>>
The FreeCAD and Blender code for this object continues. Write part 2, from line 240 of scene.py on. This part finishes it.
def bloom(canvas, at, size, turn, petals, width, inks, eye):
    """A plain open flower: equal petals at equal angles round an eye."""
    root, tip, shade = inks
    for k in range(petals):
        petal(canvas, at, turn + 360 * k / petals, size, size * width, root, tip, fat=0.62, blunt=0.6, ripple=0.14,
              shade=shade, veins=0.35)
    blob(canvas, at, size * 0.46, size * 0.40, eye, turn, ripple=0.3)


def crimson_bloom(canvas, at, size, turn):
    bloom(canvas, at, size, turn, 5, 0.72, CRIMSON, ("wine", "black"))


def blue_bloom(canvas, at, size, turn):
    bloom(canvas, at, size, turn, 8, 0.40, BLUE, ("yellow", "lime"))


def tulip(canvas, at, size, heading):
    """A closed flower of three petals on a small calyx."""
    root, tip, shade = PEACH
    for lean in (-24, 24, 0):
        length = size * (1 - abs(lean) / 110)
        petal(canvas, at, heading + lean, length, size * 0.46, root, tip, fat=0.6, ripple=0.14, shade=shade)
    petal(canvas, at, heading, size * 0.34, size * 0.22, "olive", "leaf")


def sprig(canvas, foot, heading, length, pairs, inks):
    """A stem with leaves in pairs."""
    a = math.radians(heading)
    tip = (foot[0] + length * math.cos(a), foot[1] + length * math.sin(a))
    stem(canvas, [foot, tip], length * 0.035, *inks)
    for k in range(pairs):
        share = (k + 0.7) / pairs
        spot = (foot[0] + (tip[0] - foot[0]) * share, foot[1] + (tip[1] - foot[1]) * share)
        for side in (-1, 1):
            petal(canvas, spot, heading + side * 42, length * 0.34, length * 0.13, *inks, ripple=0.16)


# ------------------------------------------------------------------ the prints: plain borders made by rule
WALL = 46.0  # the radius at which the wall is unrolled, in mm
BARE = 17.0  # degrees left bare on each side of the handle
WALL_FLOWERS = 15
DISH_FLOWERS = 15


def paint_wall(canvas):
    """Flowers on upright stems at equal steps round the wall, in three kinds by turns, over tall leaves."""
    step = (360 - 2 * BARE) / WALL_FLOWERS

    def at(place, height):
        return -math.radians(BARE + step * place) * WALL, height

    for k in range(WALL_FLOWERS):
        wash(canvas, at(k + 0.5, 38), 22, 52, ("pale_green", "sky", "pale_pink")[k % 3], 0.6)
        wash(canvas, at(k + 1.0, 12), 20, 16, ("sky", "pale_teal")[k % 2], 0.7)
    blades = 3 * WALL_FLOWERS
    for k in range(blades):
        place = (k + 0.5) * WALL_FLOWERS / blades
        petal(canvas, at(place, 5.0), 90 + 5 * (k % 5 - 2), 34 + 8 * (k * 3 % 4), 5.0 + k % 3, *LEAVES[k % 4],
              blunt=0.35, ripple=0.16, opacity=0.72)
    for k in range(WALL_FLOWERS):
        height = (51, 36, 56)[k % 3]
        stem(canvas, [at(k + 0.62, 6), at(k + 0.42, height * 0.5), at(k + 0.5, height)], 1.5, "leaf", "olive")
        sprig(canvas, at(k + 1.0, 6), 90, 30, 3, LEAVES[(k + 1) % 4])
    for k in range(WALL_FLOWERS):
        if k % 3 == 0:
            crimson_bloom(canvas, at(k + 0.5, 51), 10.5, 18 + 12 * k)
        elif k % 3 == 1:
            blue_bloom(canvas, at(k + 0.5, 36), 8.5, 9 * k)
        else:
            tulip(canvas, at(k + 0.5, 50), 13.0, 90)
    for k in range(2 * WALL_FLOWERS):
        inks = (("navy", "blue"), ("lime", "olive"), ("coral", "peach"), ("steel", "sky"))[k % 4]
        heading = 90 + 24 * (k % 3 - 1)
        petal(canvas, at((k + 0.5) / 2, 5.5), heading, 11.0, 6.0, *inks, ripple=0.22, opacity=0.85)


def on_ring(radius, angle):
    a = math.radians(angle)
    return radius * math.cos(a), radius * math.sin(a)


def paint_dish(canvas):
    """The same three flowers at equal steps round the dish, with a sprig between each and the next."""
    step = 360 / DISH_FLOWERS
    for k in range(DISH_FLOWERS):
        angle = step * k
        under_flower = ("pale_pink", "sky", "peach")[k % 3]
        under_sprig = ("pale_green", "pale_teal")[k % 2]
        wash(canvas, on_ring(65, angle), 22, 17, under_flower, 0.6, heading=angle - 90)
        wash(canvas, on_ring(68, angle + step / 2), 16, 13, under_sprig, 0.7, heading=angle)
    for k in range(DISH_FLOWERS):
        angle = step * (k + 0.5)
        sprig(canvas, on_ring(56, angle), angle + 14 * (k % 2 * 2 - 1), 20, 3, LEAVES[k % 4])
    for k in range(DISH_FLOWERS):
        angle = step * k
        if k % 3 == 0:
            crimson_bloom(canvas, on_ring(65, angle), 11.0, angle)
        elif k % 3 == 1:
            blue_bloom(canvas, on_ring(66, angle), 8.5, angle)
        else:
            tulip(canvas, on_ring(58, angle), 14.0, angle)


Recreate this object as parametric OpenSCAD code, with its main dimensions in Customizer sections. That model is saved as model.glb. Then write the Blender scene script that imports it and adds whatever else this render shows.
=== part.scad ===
<<
→ **Set problem**
Exactly as shown, repeat every record.

→ **Answer to the task**
The FreeCAD and Blender code for this object continues. Write part 2, from line 240 of scene.py on. This part finishes it.
def bloom(canvas, at, size, turn, petals, width, inks, eye):
    """A plain open flower: equal petals at equal angles round an eye."""
    root, tip, shade = inks
    for k in range(petals):
        petal(canvas, at, turn + 360 * k / petals, size, size * width, root, tip, fat=0.62, blunt=0.6, ripple=0.14,
              shade=shade, veins=0.35)
    blob(canvas, at, size * 0.46, size * 0.40, eye, turn, ripple=0.3)


def crimson_bloom(canvas, at, size, turn):
    bloom(canvas, at, size, turn, 5, 0.72, CRIMSON, ("wine", "black"))


def blue_bloom(canvas, at, size, turn):
    bloom(canvas, at, size, turn, 8, 0.40, BLUE, ("yellow", "lime"))


def tulip(canvas, at, size, heading):
    """A closed flower of three petals on a small calyx."""
    root, tip, shade = PEACH
    for lean in (-24, 24, 0):
        length = size * (1 - abs(lean) / 110)
        petal(canvas, at, heading + lean, length, size * 0.46, root, tip, fat=0.6, ripple=0.14, shade=shade)
    petal(canvas, at, heading, size * 0.34, size * 0.22, "olive", "leaf")


def sprig(canvas, foot, heading, length, pairs, inks):
    """A stem with leaves in pairs."""
    a = math.radians(heading)
    tip = (foot[0] + length * math.cos(a), foot[1] + length * math.sin(a))
    stem(canvas, [foot, tip], length * 0.035, *inks)
    for k in range(pairs):
        share = (k + 0.7) / pairs
        spot = (foot[0] + (tip[0] - foot[0]) * share, foot[1] + (tip[1] - foot[1]) * share)
        for side in (-1, 1):
            petal(canvas, spot, heading + side * 42, length * 0.34, length * 0.13, *inks, ripple=0.16)


# ------------------------------------------------------------------ the prints: plain borders made by rule
WALL = 46.0  # the radius at which the wall is unrolled, in mm
BARE = 17.0  # degrees left bare on each side of the handle
WALL_FLOWERS = 15
DISH_FLOWERS = 15


def paint_wall(canvas):
    """Flowers on upright stems at equal steps round the wall, in three kinds by turns, over tall leaves."""
    step = (360 - 2 * BARE) / WALL_FLOWERS

    def at(place, height):
        return -math.radians(BARE + step * place) * WALL, height

    for k in range(WALL_FLOWERS):
        wash(canvas, at(k + 0.5, 38), 22, 52, ("pale_green", "sky", "pale_pink")[k % 3], 0.6)
        wash(canvas, at(k + 1.0, 12), 20, 16, ("sky", "pale_teal")[k % 2], 0.7)
    blades = 3 * WALL_FLOWERS
    for k in range(blades):
        place = (k + 0.5) * WALL_FLOWERS / blades
        petal(canvas, at(place, 5.0), 90 + 5 * (k % 5 - 2), 34 + 8 * (k * 3 % 4), 5.0 + k % 3, *LEAVES[k % 4],
              blunt=0.35, ripple=0.16, opacity=0.72)
    for k in range(WALL_FLOWERS):
        height = (51, 36, 56)[k % 3]
        stem(canvas, [at(k + 0.62, 6), at(k + 0.42, height * 0.5), at(k + 0.5, height)], 1.5, "leaf", "olive")
        sprig(canvas, at(k + 1.0, 6), 90, 30, 3, LEAVES[(k + 1) % 4])
    for k in range(WALL_FLOWERS):
        if k % 3 == 0:
            crimson_bloom(canvas, at(k + 0.5, 51), 10.5, 18 + 12 * k)
        elif k % 3 == 1:
            blue_bloom(canvas, at(k + 0.5, 36), 8.5, 9 * k)
        else:
            tulip(canvas, at(k + 0.5, 50), 13.0, 90)
    for k in range(2 * WALL_FLOWERS):
        inks = (("navy", "blue"), ("lime", "olive"), ("coral", "peach"), ("steel", "sky"))[k % 4]
        heading = 90 + 24 * (k % 3 - 1)
        petal(canvas, at((k + 0.5) / 2, 5.5), heading, 11.0, 6.0, *inks, ripple=0.22, opacity=0.85)


def on_ring(radius, angle):
    a = math.radians(angle)
    return radius * math.cos(a), radius * math.sin(a)


def paint_dish(canvas):
    """The same three flowers at equal steps round the dish, with a sprig between each and the next."""
    step = 360 / DISH_FLOWERS
    for k in range(DISH_FLOWERS):
        angle = step * k
        under_flower = ("pale_pink", "sky", "peach")[k % 3]
        under_sprig = ("pale_green", "pale_teal")[k % 2]
        wash(canvas, on_ring(65, angle), 22, 17, under_flower, 0.6, heading=angle - 90)
        wash(canvas, on_ring(68, angle + step / 2), 16, 13, under_sprig, 0.7, heading=angle)
    for k in range(DISH_FLOWERS):
        angle = step * (k + 0.5)
        sprig(canvas, on_ring(56, angle), angle + 14 * (k % 2 * 2 - 1), 20, 3, LEAVES[k % 4])
    for k in range(DISH_FLOWERS):
        angle = step * k
        if k % 3 == 0:
            crimson_bloom(canvas, on_ring(65, angle), 11.0, angle)
        elif k % 3 == 1:
            blue_bloom(canvas, on_ring(66, angle), 8.5, angle)
        else:
            tulip(canvas, on_ring(58, angle), 14.0, angle)


Recreate this object as parametric OpenSCAD code, with its main dimensions in Customizer sections. That model is saved as model.glb. Then write the Blender scene script that imports it and adds whatever else this render shows.
=== part.scad ===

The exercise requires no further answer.